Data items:
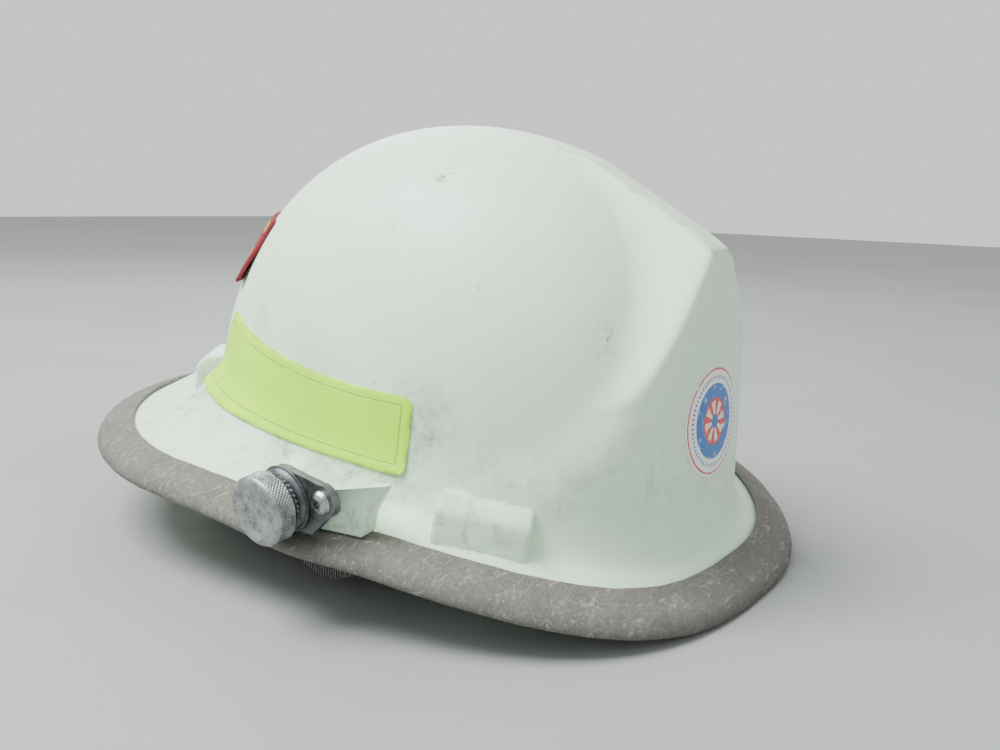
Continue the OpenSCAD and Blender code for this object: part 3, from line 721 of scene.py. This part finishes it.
def axis_matrix(side):
    """The knob's own frame, +Z outwards, on the right (-1) or left (1) of the brim."""
    right = Matrix.Translation(AXIS_AT) @ Matrix.Rotation(math.radians(90) + DIP, 4, "X")
    return right if side < 0 else Matrix.Diagonal((1, -1, 1, 1)) @ right


PAD_DEPTH, PAD_BREAK, PAD_SLOPE = -15, 13, 0.52


def build_shield_pads(mat):
    """Wedges moulded under the bracket plates, which run down into the brim at their front ends."""
    profile = [(-10, -13), (-10, -2), (0, 3), (20, 5), (39, 7.5), (30, -5), (27, -14)]
    n = len(profile)
    base = [(x, y, PAD_DEPTH) for x, y in profile]
    face = [(x, y, -0.02 - max(x - PAD_BREAK, 0) * PAD_SLOPE) for x, y in profile]
    for side, word in SIDES:
        frame_m = axis_matrix(side)
        verts = [frame_m @ Vector((x * MM, y * MM, z * MM)) for x, y, z in base + face]
        faces = [tuple(range(n))[::-1], tuple(range(n, 2 * n))]
        faces += [(i, (i + 1) % n, n + (i + 1) % n, n + i) for i in range(n)]
        pad = make(f"shield_pad_{word}", verts, faces, mat, slot="shell")
        add_bevel(pad, 0.0007, 3)


def lathe(profile, steps):
    """Rings of a profile [(r, z)] in millimetres turned about Z."""
    t = np.arange(steps) * 2 * math.pi / steps
    return np.array([[(r * math.cos(a), r * math.sin(a), z) for a in t] for r, z in profile])


def lathe_piece(name, profile, steps, side, mat, shape=None, **facts):
    grid = lathe(profile, steps)
    if shape:
        grid = shape(grid)
    rows = grid.shape[0]
    flat = np.concatenate([grid.reshape(-1, 3), [(0, 0, profile[0][1]), (0, 0, profile[-1][1])]]) * MM
    frame_m = axis_matrix(side)
    verts = [frame_m @ Vector(v) for v in flat]
    faces = ring_faces(rows, steps)
    n = rows * steps
    faces += [(n, (j + 1) % steps, j) for j in range(steps)]
    faces += [(n + 1, (rows - 1) * steps + j, (rows - 1) * steps + (j + 1) % steps) for j in range(steps)]
    return make(name, verts, faces, mat, sharp=38, **facts)


KNOB_R, KNOB_L, KNOB_BASE = 13.5, 9.5, 3 + 4.2 + 0.9 + 0.2


def knurl(grid):
    """Presses a diamond knurl into the rings between the knob's two plain edges."""
    low, high = KNOB_BASE + 2.0, KNOB_BASE + KNOB_L - 1.3
    r = np.hypot(grid[..., 0], grid[..., 1])
    t = np.arctan2(grid[..., 1], grid[..., 0])
    z = grid[..., 2]
    inside = (z > low) & (z < high) & (r > KNOB_R - 0.2)
    turns = t / (2 * math.pi) * 56
    rows = (z - low) / (high - low) * 4
    saw_a = np.abs(((turns + rows) % 1) - 0.5)
    saw_b = np.abs(((turns - rows) % 1) - 0.5)
    groove = np.clip(np.maximum(saw_a, saw_b) * 2.6 - 0.75, 0, 1)
    scale = np.where(inside, 1 - 0.55 * groove / KNOB_R, 1)
    out = grid.copy()
    out[..., :2] *= scale[..., None]
    return out


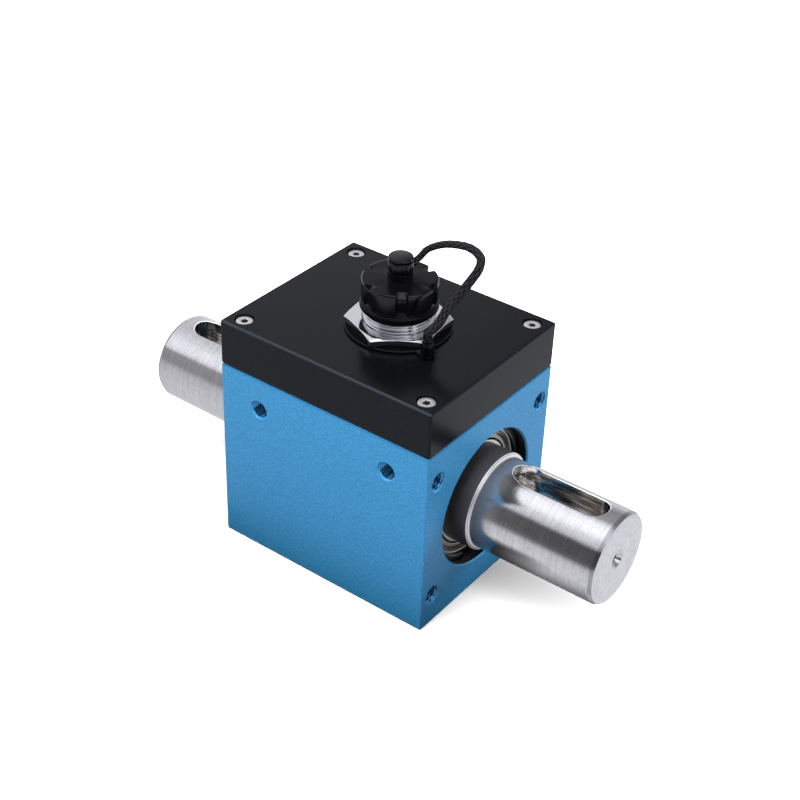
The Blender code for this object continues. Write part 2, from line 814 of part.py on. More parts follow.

## Aim
Using the data above, repeat every line exactly.

## Reply
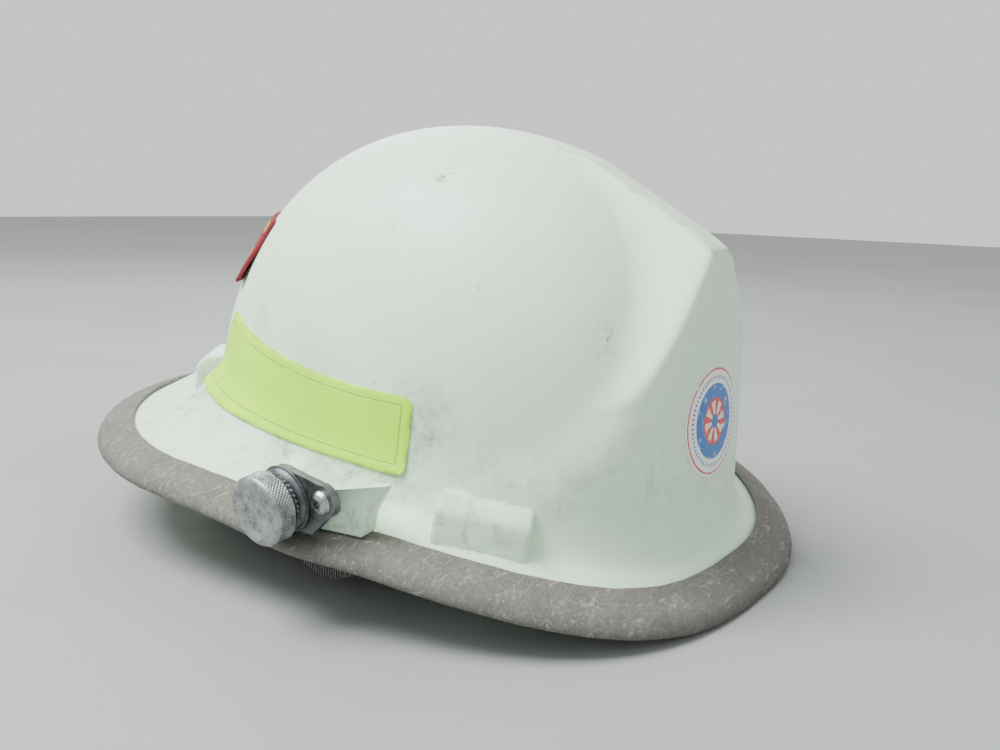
Continue the OpenSCAD and Blender code for this object: part 3, from line 721 of scene.py. This part finishes it.
def axis_matrix(side):
    """The knob's own frame, +Z outwards, on the right (-1) or left (1) of the brim."""
    right = Matrix.Translation(AXIS_AT) @ Matrix.Rotation(math.radians(90) + DIP, 4, "X")
    return right if side < 0 else Matrix.Diagonal((1, -1, 1, 1)) @ right


PAD_DEPTH, PAD_BREAK, PAD_SLOPE = -15, 13, 0.52


def build_shield_pads(mat):
    """Wedges moulded under the bracket plates, which run down into the brim at their front ends."""
    profile = [(-10, -13), (-10, -2), (0, 3), (20, 5), (39, 7.5), (30, -5), (27, -14)]
    n = len(profile)
    base = [(x, y, PAD_DEPTH) for x, y in profile]
    face = [(x, y, -0.02 - max(x - PAD_BREAK, 0) * PAD_SLOPE) for x, y in profile]
    for side, word in SIDES:
        frame_m = axis_matrix(side)
        verts = [frame_m @ Vector((x * MM, y * MM, z * MM)) for x, y, z in base + face]
        faces = [tuple(range(n))[::-1], tuple(range(n, 2 * n))]
        faces += [(i, (i + 1) % n, n + (i + 1) % n, n + i) for i in range(n)]
        pad = make(f"shield_pad_{word}", verts, faces, mat, slot="shell")
        add_bevel(pad, 0.0007, 3)


def lathe(profile, steps):
    """Rings of a profile [(r, z)] in millimetres turned about Z."""
    t = np.arange(steps) * 2 * math.pi / steps
    return np.array([[(r * math.cos(a), r * math.sin(a), z) for a in t] for r, z in profile])


def lathe_piece(name, profile, steps, side, mat, shape=None, **facts):
    grid = lathe(profile, steps)
    if shape:
        grid = shape(grid)
    rows = grid.shape[0]
    flat = np.concatenate([grid.reshape(-1, 3), [(0, 0, profile[0][1]), (0, 0, profile[-1][1])]]) * MM
    frame_m = axis_matrix(side)
    verts = [frame_m @ Vector(v) for v in flat]
    faces = ring_faces(rows, steps)
    n = rows * steps
    faces += [(n, (j + 1) % steps, j) for j in range(steps)]
    faces += [(n + 1, (rows - 1) * steps + j, (rows - 1) * steps + (j + 1) % steps) for j in range(steps)]
    return make(name, verts, faces, mat, sharp=38, **facts)


KNOB_R, KNOB_L, KNOB_BASE = 13.5, 9.5, 3 + 4.2 + 0.9 + 0.2


def knurl(grid):
    """Presses a diamond knurl into the rings between the knob's two plain edges."""
    low, high = KNOB_BASE + 2.0, KNOB_BASE + KNOB_L - 1.3
    r = np.hypot(grid[..., 0], grid[..., 1])
    t = np.arctan2(grid[..., 1], grid[..., 0])
    z = grid[..., 2]
    inside = (z > low) & (z < high) & (r > KNOB_R - 0.2)
    turns = t / (2 * math.pi) * 56
    rows = (z - low) / (high - low) * 4
    saw_a = np.abs(((turns + rows) % 1) - 0.5)
    saw_b = np.abs(((turns - rows) % 1) - 0.5)
    groove = np.clip(np.maximum(saw_a, saw_b) * 2.6 - 0.75, 0, 1)
    scale = np.where(inside, 1 - 0.55 * groove / KNOB_R, 1)
    out = grid.copy()
    out[..., :2] *= scale[..., None]
    return out


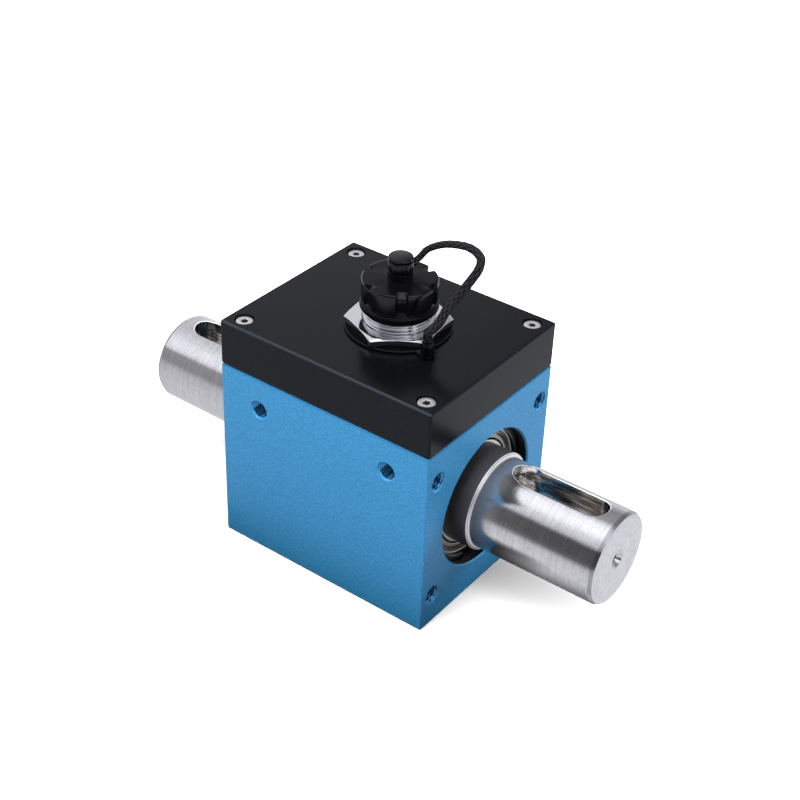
The Blender code for this object continues. Write part 2, from line 814 of part.py on. More parts follow.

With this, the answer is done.